Dans ce cheminement, il est impératif de garder cette vérité en tête : «L’œuvre d’art naît du renoncement de l’intelligence à raisonner le concret», comme le souligne Albert Camus dans Le mythe de Sisyphe. L’homme s’ouvre sur ce qui est tangible et concret et fait l’impasse, volontairement ou à son insu, sur sa volonté d’intellection face à ce qui se manifeste devant lui, dans sa vie. Il choisit, dans un sens, de ne pas raisonner, de ne pas soumettre cet aspect particulier du vécu à l’emprise de la raison. Il la transcende en ouvrant un nouveau champ de possible : celui qui naît dans le cœur et dans l’esprit et qui s’adresse au cœur et à l’esprit, dans un élan de rêveries récalcitrantes aux exigences du réel. La pensée se situe ici au-delà du concret. Elle englobe le non-dit, le non-apparent, l’invisible, ce que l’on tait, ce qui ne peut se voir, parce qu’il prend corps loin de la perception première qui focalise uniquement sur ce que l’on touche de manière directe, ici et maintenant.

C’est là que l’on comprend que la pensée, quand elle est empreinte de la liberté du rêve, allant au-delà des impératifs de la raison, unifie le conscient et l’inconscient, drape le sentiment et son corollaire l’émotion d’une même aura, celle de la vision, qui se situe au-delà de la vue : «Penser, ce n’est pas unifier, rendre familière l’apparence sous le visage d’un grand principe. Penser, c’est réapprendre à voir, diriger sa conscience, faire de chaque image un lieu privilégié», précise Albert Camus. Une autre manière d’appréhender la vie et le vivant, de questionner les choses et les événements, une autre lecture de ce qui advient et de ce qui se joue devant nos yeux, une autre trajectoire pour la conscience qui ouvre devant elle des horizons capables d’ouvrir sur des territoires privilégiés.

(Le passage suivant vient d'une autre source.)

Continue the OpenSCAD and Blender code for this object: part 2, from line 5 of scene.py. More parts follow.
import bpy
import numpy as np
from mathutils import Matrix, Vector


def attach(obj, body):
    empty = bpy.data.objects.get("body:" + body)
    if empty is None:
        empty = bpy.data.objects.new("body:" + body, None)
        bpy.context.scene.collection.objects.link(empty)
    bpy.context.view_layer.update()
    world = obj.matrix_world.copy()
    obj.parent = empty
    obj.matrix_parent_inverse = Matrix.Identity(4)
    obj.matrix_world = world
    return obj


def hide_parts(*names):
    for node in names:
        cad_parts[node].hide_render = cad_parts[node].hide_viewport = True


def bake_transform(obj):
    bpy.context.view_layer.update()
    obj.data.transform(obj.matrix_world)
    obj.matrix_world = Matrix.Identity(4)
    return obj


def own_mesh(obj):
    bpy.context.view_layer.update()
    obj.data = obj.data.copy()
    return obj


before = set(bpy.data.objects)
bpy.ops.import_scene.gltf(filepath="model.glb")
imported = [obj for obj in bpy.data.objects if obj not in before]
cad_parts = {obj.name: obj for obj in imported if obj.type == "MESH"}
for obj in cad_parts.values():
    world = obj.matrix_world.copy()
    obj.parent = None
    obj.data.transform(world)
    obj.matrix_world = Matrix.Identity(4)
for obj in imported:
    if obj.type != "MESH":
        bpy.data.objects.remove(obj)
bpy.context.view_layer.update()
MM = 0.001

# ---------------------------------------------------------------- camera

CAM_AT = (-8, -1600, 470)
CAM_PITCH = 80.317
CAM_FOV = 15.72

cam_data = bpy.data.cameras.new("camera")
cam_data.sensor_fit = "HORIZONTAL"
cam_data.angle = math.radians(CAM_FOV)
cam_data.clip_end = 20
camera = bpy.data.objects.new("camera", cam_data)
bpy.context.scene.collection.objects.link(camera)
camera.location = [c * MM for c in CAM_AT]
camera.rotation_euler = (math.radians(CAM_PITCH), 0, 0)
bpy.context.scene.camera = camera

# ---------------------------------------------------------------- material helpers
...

C’est cela le rôle premier de la pensée quand elle naît pour unir et unifier à la fois la prise de conscience et l’éclatement de ce qui toujours nous échappe, mais que nous pouvons penser, que nous pouvons réfléchir, que nous pouvons nourrir à notre imaginaire. «Ce monde en lui-même n’est pas raisonnable, c’est tout ce qu’on peut en dire. Mais ce qui est absurde, c’est la confrontation de cet irrationnel et de ce désir éperdu de clarté dont l’appel résonne au plus profond de l’homme», insiste Albert Camus, toujours dans «Le mythe de Sisyphe», à juste titre, car cet élan humain vers la clarté découle toujours et immanquablement de ce désir impérieux de clarté pour embrasser la vaste étendue de la vie et de l’existence dans ce qu’ils ont de fuyant, d’insaisissable et d’opaque. L’idée de l’Homme étant de faire enter les réalités de son vécu dans une vision clarifiante, qui donne à chaque chose et à ses repércussions un sens précis, intelligible par ce même homme, qui ne peut concevoir la vie, dans son infinité de manifestations comme une somme unifié d’événements et d’immanences ayant un sens et une finalité à la fois claire et précise.

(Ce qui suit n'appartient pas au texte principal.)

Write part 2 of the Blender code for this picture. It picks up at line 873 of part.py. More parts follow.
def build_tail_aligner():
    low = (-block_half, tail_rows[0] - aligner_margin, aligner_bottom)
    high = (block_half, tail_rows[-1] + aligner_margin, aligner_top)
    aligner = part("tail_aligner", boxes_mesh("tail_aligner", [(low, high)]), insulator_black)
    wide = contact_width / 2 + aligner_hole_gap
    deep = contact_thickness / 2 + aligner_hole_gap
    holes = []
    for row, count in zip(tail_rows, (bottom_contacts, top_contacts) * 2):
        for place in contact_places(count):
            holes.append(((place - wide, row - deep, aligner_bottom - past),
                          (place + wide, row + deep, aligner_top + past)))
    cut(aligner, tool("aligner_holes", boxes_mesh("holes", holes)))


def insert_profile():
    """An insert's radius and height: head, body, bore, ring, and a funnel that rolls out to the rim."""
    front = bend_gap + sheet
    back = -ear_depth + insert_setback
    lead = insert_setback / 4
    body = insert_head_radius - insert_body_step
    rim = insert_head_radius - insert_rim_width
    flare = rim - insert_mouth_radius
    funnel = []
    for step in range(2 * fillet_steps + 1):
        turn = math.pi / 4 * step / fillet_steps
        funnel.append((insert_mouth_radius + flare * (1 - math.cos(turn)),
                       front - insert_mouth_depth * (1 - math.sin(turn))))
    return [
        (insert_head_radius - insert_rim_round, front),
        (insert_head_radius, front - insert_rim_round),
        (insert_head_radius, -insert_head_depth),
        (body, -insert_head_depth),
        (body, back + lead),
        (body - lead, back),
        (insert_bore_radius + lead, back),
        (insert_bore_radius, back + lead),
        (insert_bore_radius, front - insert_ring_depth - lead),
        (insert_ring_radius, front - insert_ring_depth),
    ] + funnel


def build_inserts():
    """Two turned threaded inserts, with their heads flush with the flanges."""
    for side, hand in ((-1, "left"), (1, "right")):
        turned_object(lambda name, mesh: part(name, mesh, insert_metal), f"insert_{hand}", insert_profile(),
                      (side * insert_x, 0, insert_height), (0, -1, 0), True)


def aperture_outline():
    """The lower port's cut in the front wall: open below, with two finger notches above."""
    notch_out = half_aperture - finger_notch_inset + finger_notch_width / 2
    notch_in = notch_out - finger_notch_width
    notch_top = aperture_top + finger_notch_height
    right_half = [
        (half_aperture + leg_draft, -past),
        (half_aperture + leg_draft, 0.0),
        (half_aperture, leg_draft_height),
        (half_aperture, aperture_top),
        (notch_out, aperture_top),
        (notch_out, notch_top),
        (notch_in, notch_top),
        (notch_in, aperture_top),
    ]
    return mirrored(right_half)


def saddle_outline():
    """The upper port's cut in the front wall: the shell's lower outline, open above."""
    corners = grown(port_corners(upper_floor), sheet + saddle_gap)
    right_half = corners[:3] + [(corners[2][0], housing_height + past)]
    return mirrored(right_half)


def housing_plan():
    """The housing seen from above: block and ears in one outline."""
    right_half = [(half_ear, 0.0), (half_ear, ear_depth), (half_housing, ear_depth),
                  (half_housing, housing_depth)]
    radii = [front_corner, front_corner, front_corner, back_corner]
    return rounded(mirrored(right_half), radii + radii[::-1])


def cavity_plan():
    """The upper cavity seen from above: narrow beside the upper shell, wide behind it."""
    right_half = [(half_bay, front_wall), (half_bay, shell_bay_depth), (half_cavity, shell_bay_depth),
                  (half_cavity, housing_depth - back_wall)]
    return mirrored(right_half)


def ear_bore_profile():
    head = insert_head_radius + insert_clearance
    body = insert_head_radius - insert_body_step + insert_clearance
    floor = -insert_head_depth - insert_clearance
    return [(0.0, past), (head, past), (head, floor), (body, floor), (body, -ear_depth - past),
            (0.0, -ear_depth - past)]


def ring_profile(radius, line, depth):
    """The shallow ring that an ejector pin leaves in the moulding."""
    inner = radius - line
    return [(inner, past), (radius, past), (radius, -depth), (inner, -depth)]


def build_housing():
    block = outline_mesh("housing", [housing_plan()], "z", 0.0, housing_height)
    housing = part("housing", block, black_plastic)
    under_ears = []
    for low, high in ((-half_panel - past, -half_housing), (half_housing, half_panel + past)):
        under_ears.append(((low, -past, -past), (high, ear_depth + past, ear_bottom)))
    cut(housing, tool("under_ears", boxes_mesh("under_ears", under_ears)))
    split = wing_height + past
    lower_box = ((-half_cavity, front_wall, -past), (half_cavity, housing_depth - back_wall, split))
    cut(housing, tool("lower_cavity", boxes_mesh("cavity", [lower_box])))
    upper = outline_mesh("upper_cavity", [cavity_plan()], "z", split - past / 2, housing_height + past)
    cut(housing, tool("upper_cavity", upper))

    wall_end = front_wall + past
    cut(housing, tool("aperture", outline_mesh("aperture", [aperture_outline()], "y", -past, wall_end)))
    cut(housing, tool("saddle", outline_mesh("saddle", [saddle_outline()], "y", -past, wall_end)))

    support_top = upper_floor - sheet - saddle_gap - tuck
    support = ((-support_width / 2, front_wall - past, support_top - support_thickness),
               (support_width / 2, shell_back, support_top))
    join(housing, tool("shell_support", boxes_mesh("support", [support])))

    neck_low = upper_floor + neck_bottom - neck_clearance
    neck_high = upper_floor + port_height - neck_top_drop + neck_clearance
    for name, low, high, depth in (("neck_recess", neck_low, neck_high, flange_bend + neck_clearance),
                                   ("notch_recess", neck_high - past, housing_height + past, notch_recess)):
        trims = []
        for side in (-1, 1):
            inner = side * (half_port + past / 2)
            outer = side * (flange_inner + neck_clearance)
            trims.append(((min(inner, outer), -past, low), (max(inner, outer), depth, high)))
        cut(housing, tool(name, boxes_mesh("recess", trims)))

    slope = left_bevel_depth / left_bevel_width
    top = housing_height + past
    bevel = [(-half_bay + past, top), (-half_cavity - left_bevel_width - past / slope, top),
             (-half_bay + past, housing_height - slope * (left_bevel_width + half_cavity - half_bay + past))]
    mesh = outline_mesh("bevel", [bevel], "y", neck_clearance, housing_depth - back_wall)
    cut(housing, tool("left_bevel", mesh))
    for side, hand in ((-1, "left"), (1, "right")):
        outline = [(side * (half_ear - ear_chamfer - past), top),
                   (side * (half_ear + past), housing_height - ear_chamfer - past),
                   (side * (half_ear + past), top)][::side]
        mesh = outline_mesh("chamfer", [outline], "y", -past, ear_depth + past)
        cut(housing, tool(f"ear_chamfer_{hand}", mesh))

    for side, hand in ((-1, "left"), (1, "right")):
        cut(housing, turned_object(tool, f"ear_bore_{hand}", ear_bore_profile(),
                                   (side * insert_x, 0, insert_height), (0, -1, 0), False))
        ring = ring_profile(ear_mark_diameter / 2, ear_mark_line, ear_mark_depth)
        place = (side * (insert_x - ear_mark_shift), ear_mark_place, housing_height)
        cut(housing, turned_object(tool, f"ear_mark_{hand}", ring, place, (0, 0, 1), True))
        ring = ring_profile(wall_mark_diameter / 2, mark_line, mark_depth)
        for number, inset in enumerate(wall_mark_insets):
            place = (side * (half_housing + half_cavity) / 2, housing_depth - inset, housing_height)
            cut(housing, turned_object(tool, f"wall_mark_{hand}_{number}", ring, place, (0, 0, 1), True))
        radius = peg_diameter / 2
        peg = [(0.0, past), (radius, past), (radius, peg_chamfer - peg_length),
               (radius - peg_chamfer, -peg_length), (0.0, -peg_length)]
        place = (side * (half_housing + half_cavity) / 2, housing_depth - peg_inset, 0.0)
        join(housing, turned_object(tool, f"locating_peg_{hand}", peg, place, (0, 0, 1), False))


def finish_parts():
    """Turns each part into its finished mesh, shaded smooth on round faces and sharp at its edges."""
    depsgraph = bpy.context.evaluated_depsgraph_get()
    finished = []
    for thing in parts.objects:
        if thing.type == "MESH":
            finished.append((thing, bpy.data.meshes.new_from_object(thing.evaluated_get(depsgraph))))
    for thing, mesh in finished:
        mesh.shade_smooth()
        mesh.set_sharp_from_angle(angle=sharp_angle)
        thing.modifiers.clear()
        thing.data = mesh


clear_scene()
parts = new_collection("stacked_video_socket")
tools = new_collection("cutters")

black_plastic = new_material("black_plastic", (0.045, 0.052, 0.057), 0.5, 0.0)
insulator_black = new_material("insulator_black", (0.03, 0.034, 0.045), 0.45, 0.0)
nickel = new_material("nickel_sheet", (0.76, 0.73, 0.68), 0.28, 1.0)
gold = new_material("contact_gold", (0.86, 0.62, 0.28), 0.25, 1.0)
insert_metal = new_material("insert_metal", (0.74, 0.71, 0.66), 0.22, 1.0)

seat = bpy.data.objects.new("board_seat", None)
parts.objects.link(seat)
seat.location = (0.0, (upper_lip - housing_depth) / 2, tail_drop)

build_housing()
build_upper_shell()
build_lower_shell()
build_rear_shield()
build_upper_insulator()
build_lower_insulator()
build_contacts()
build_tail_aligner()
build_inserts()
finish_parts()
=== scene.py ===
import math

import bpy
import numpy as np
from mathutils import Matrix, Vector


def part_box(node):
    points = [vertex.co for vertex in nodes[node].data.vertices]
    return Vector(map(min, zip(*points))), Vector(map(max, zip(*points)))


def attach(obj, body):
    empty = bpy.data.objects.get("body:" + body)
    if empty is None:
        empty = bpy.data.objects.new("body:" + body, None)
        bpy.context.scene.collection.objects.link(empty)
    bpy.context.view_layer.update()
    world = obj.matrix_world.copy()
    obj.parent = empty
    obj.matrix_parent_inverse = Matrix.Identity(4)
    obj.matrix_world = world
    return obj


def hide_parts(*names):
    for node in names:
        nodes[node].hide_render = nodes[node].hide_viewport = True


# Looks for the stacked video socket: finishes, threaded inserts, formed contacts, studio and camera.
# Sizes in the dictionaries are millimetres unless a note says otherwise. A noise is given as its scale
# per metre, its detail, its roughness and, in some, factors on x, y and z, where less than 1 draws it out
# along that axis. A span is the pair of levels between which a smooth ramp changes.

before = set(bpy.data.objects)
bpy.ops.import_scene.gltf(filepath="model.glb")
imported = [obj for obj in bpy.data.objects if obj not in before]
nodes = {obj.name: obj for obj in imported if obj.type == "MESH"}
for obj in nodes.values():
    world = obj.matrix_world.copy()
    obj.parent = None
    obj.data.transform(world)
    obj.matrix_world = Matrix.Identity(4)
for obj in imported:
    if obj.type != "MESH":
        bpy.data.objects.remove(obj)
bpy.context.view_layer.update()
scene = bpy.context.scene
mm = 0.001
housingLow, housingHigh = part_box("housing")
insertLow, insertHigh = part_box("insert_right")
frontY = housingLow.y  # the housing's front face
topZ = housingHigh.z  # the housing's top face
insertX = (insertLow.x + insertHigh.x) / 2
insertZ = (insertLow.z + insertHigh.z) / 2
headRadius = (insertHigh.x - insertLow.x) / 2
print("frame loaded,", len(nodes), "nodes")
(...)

Cette approche peut donner le vertige. Elle peut engendrer un profond malaise face à cette vie et à ses ramifications nombreuses qui nous échappent en continu en multipliant les pistes de lecture et les tentatives d’intellection assemblant dans le même élan toutes les pièces de ce même puzzle que nous nommons notre existence : «Ce malaise devant l’inhumanité de l’homme même, cette incalculable chute devant l’image de ce que nous sommes, cette nausée comme l’appelle un auteur de nos jours (Camus fait ici allusion à Jean-Paul Sartre), c’est aussi l’absurde», souligne l’auteur de «La chute». Cet absurde qui marque le point de discorde entre le désir de l’homme d’allier entendement de son univers et faculté de saisir ce qui lui échappe, avec cette idée du sens tragique de la vie, dans ce sens qu’elle peut n’avoir aucune autre finalité que le passage des heures et des jours, que l’incarnation dans le corps des réalités de nos désirs les plus enfouis avec leur lot de mystères et d’espoir.